When Karachi’s former mayor Naimatullah Khan filed a petition in 2010 directly in the Supreme Court for removal of encroachments, he perhaps did not know that even a decade after his death, the SC would continue passing orders on his petition for removal of illegal structures from every corner of the city.
Popularly known as “Karachi lawlessness case”, the first major order on his petition was passed in September 2012, when the apex court put a blanket bar on lease of state lands in the province.
The bar is still in force except for the lease of land for national projects.
Six years after placing the ban on lease of state land, the top court issued another landmark order in October 2018, directing removal of illegally constructed shops from footpaths and other public spaces.
During the drive which continued for a week, the authorities removed thousands of shops established on public space, especially in Karachi’s districts east, south and west.
The biggest operation was conducted along the city’s Hawks Bay Road where shops on a several kilometer long stretch of the road were removed.
Around the same time, an SC bench hearing a miscellaneous application in Naimatullah’s petition, ordered removal of shops established around the historic Empress Market in Saddar area of the city.
A whole makeshift market that housed bird shops was wiped out while hundreds of shops selling groceries, second hand clothes, shoes, kitchen utensils, and fast food were removed from every side of the Victorian era market.
Authorities later established a green space at the encroached area which was also secured with iron fences. The shops established in and around Jahangir Park in Saddar were also removed and the park was rebuilt with several modern facilities.
A third phase of removal of encroachments on public spaces and state lands started when current Chief Justice of Pakistan Gulzar Ahmed took oath of office. Hardly six months had passed since Justice Gulzar took office as chief justice of Pakistan when monsoon rains devastated Karachi in 2020.
The PP led Sindh government laid blame of the catastrophe on the encroachments along major storm drains, which, according to the government, were choked at several points due to illegal structures.
The SC took notice of the situation and ordered immediate removal of the encroachments, mostly houses built along the beds of the drains that reduced their width. The waste produced by such houses was also dumped in the drains while sewerage lines of such houses poured sewage down the drains.

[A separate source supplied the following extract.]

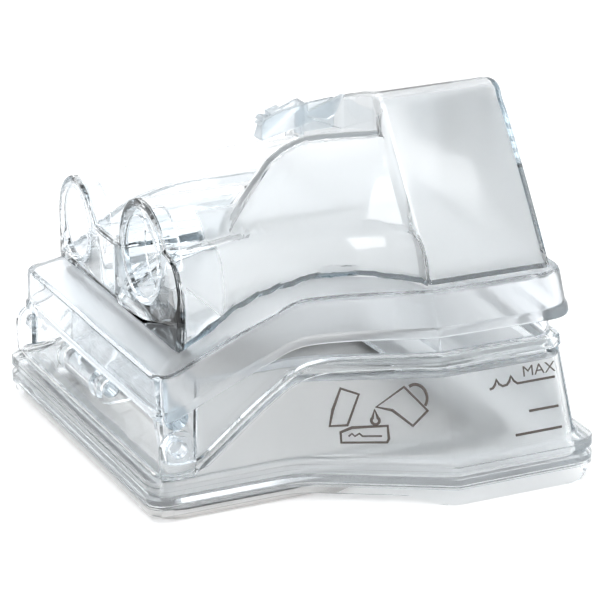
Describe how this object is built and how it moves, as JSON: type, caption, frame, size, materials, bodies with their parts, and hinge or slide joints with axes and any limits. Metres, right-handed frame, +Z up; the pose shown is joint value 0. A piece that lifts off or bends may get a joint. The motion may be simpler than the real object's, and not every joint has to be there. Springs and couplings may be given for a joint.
{
  "type": "humidifier water tub",
  "caption": "Clear water tub of a heated air humidifier: base with steel heater plate and a hinged clear lid with air ports and a tall chamber.",
  "frame": {"origin": "centre of the footprint, at the underside of the heater plate", "axes": "+Z up, +X from the hinged port end to the outer end, -Y the side with the grip and the level marks"},
  "size_m": [0.13, 0.1358, 0.1065],
  "materials": {
    "clear_base": "clear, satin inside",
    "clear_lid": "clear, polished",
    "clear_ports": "clear, polished",
    "clear_hinge": "clear, polished",
    "plate_steel": "drawn stainless",
    "plate_silicone": "matt",
    "lid_silicone": "matt"
  },
  "bodies": {
    "base": {"base_pan": "clear_base", "heater_plate": "plate_steel", "plate_seal": "plate_silicone", "hinge_rod": "clear_hinge", "near_hinge_pin": "clear_hinge", "far_hinge_pin": "clear_hinge", "lid_seal": "lid_silicone"},
    "lid": {"lid_shell": "clear_lid", "rear_brow": "clear_lid", "near_port_collar": "clear_ports", "far_port_collar": "clear_ports", "air_guide": "clear_ports", "hinge_carrier": "clear_hinge"}
  },
  "joints": [
    {"name": "lid_hinge", "type": "hinge", "parent": "base", "child": "lid", "pos_m": [-0.0565, 0, 0.0225], "axis": [0, -1, 0], "range_deg": [0, 105]}
  ]
}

While the federal government took the responsibility of cleaning the drains, the court ordered the provincial government to remove all settlements from the drains and to rehabilitate the people affected by such anti-encroachment drives to some other places.
During this phase, the Supreme Court also issued orders against commercial use of park land. The court ordered removal of shops set up at the city’s famous Aladin Park.
The company that was given a contract to run an amusement park at the place had built shops there and sublet them. A privately-run club on the government land was also removed under the court’s order.
In June 2021, the Supreme Court ordered demolition of Nasla Tower, a commercial cum residential high-rise built at the junction of the city’s Sharea Fasial and Sharah-e-Quaideen.
The court ruled that in addition to occupying 780 square yards of legally leased land, the project owner had encroached on about 344 square yards of land meant for a service road.
The Supreme Court during recent hearings at its Karachi registry made it abundantly clear that no commercial or residential construction would be allowed on the amenity plots and those already constructed would be demolished.
Recently, the provincial government on the demands of the Association of Builders and Developers (ABAD) indicated that it is bringing an ordinance for regularization of buildings constructed in violations of building laws.
A draft of the ordinance proposing setting up of a commission headed by a retired judge of the Supreme Court or the Sindh High Court (SHC) for considering regularization of buildings on case to case basis was sent to the Sindh governor for signing and promulgation. However, the governor refused to sign it.
“How can the government bring an ordinance to defy the orders of the Supreme Court whereas the Article 189 of the Constitution bound every organ of the state to help implement its orders,” questioned Advocate Tariq Mansoor.
Mansoor claimed that after sane legal advice the provincial government had finally scrapped the plan to bring the ordinance.
A former judge of the SHC Mehmood Alam Rizvi supported the Supreme Court efforts to reclaim the public spaces and amenity plots. He said a judicial intervention becomes necessary when government institutions, instead of removing encroachments, start protecting and promoting them.
“The apex court in its recent orders have rightly pointed out that those whose duty is to take action against illegalities are not committed to their tasks and therefore the court has to pass orders to undo such illegalities,” he said.
Tariq Hamza Khan, another senior advocate, said illegal constructions and encroachments take place with the help and support of government institutions.
“When a common man unloads construction material in front of his plot all the relevant agencies not only know about it but their officials also reach the site to demand documents and permissions.”
He said after demolition of illegally constructed projects and arrests and criminal prosecution of those who allowed such illegalities to take place, the trend of taking such things as a normal would gradually end and people would also exercise due diligence while purchasing property.